[START OF DATA BLOCK]

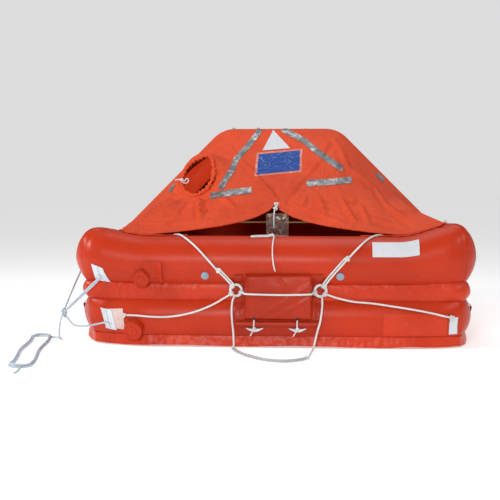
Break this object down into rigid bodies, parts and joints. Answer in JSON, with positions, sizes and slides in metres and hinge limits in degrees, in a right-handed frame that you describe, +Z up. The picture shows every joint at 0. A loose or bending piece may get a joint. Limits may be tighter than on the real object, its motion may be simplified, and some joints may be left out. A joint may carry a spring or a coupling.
{
  "type": "inflatable life raft",
  "caption": "Square inflatable life raft with stacked buoyancy tubes, a peaked canopy on an arch tube, a front entrance, grab lines, a rope boarding ladder and a painter.",
  "frame": {"origin": "on the floor under the raft's middle, at the underside of the raft's floor", "axes": "+Z up; -Y towards the entrance; +X to the right of someone facing the entrance"},
  "size_m": [2.3358, 2.8113, 1.1392],
  "materials": {
    "tube_fabric": "orange-red coated fabric, satin, lightly wrinkled",
    "canopy_cloth": "bright orange coated cloth, matt",
    "floor_fabric": "black coated fabric, matt",
    "white_patch": "white coated fabric, satin",
    "white_rope": "white braided rope, matt",
    "white_plastic": "white plastic, satin",
    "grey_plug": "grey-blue plastic, satin",
    "blue_sign": "blue printed film, satin, blank",
    "clear_vinyl": "clear brownish vinyl, glossy",
    "rung_vinyl": "clear grey vinyl tube, glossy"
  },
  "bodies": {
    "root": {"arch_tube": "tube_fabric", "boarding_pouch": "tube_fabric", "bridle_left": "white_rope", "bridle_right": "white_rope", "canopy_back": "canopy_cloth", "canopy_front": "canopy_cloth", "canopy_tie": "white_rope", "capacity_placard": "blue_sign", "clear_pouch": "clear_vinyl", "connecting_strip": "tube_fabric", "entrance_line": "white_rope", "floor": "floor_fabric", "grab_line_back": "white_rope", "grab_line_front_left": "white_rope", "grab_line_front_right": "white_rope", "grab_line_left": "white_rope", "grab_line_right": "white_rope", "instruction_patch": "tube_fabric", "ladder_line_left": "white_rope", "ladder_line_right": "white_rope", "ladder_rung": "rung_vinyl", "lower_patch_inner": "white_patch", "lower_patch_outer": "white_patch", "lower_tube_back": "tube_fabric", "lower_tube_front": "tube_fabric", "lower_tube_left": "tube_fabric", "lower_tube_right": "tube_fabric", "lower_valve_cap": "tube_fabric", "name_plate": "white_patch", "painter_bridle_lower": "white_rope", "painter_bridle_upper": "white_rope", "painter_hank": "white_rope", "painter_knot": "white_rope", "painter_lead": "white_rope", "painter_patch": "white_patch", "painter_tail": "white_rope", "plug_front_left": "grey_plug", "plug_front_right": "grey_plug", "plug_left": "grey_plug", "plug_right": "grey_plug", "port_rim": "canopy_cloth", "pouch_bar": "tube_fabric", "pouch_panel": "tube_fabric", "right_patch": "white_patch", "ring_left": "white_plastic", "ring_line": "white_rope", "ring_right": "white_plastic", "skirt": "tube_fabric", "toggle_left": "white_plastic", "toggle_right": "white_plastic", "upper_tube_back": "tube_fabric", "upper_tube_front": "tube_fabric", "upper_tube_left": "tube_fabric", "upper_tube_right": "tube_fabric", "upper_valve_cap": "tube_fabric", "valve_hood": "tube_fabric"}
  },
  "joints": []
}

[END OF DATA BLOCK]

**STATED PROBLEM**: Print the whole listing again, exactly.

**EXERCISE RESULT**:
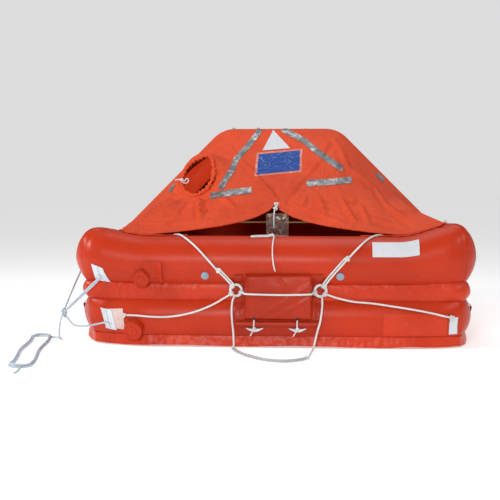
Break this object down into rigid bodies, parts and joints. Answer in JSON, with positions, sizes and slides in metres and hinge limits in degrees, in a right-handed frame that you describe, +Z up. The picture shows every joint at 0. A loose or bending piece may get a joint. Limits may be tighter than on the real object, its motion may be simplified, and some joints may be left out. A joint may carry a spring or a coupling.
{
  "type": "inflatable life raft",
  "caption": "Square inflatable life raft with stacked buoyancy tubes, a peaked canopy on an arch tube, a front entrance, grab lines, a rope boarding ladder and a painter.",
  "frame": {"origin": "on the floor under the raft's middle, at the underside of the raft's floor", "axes": "+Z up; -Y towards the entrance; +X to the right of someone facing the entrance"},
  "size_m": [2.3358, 2.8113, 1.1392],
  "materials": {
    "tube_fabric": "orange-red coated fabric, satin, lightly wrinkled",
    "canopy_cloth": "bright orange coated cloth, matt",
    "floor_fabric": "black coated fabric, matt",
    "white_patch": "white coated fabric, satin",
    "white_rope": "white braided rope, matt",
    "white_plastic": "white plastic, satin",
    "grey_plug": "grey-blue plastic, satin",
    "blue_sign": "blue printed film, satin, blank",
    "clear_vinyl": "clear brownish vinyl, glossy",
    "rung_vinyl": "clear grey vinyl tube, glossy"
  },
  "bodies": {
    "root": {"arch_tube": "tube_fabric", "boarding_pouch": "tube_fabric", "bridle_left": "white_rope", "bridle_right": "white_rope", "canopy_back": "canopy_cloth", "canopy_front": "canopy_cloth", "canopy_tie": "white_rope", "capacity_placard": "blue_sign", "clear_pouch": "clear_vinyl", "connecting_strip": "tube_fabric", "entrance_line": "white_rope", "floor": "floor_fabric", "grab_line_back": "white_rope", "grab_line_front_left": "white_rope", "grab_line_front_right": "white_rope", "grab_line_left": "white_rope", "grab_line_right": "white_rope", "instruction_patch": "tube_fabric", "ladder_line_left": "white_rope", "ladder_line_right": "white_rope", "ladder_rung": "rung_vinyl", "lower_patch_inner": "white_patch", "lower_patch_outer": "white_patch", "lower_tube_back": "tube_fabric", "lower_tube_front": "tube_fabric", "lower_tube_left": "tube_fabric", "lower_tube_right": "tube_fabric", "lower_valve_cap": "tube_fabric", "name_plate": "white_patch", "painter_bridle_lower": "white_rope", "painter_bridle_upper": "white_rope", "painter_hank": "white_rope", "painter_knot": "white_rope", "painter_lead": "white_rope", "painter_patch": "white_patch", "painter_tail": "white_rope", "plug_front_left": "grey_plug", "plug_front_right": "grey_plug", "plug_left": "grey_plug", "plug_right": "grey_plug", "port_rim": "canopy_cloth", "pouch_bar": "tube_fabric", "pouch_panel": "tube_fabric", "right_patch": "white_patch", "ring_left": "white_plastic", "ring_line": "white_rope", "ring_right": "white_plastic", "skirt": "tube_fabric", "toggle_left": "white_plastic", "toggle_right": "white_plastic", "upper_tube_back": "tube_fabric", "upper_tube_front": "tube_fabric", "upper_tube_left": "tube_fabric", "upper_tube_right": "tube_fabric", "upper_valve_cap": "tube_fabric", "valve_hood": "tube_fabric"}
  },
  "joints": []
}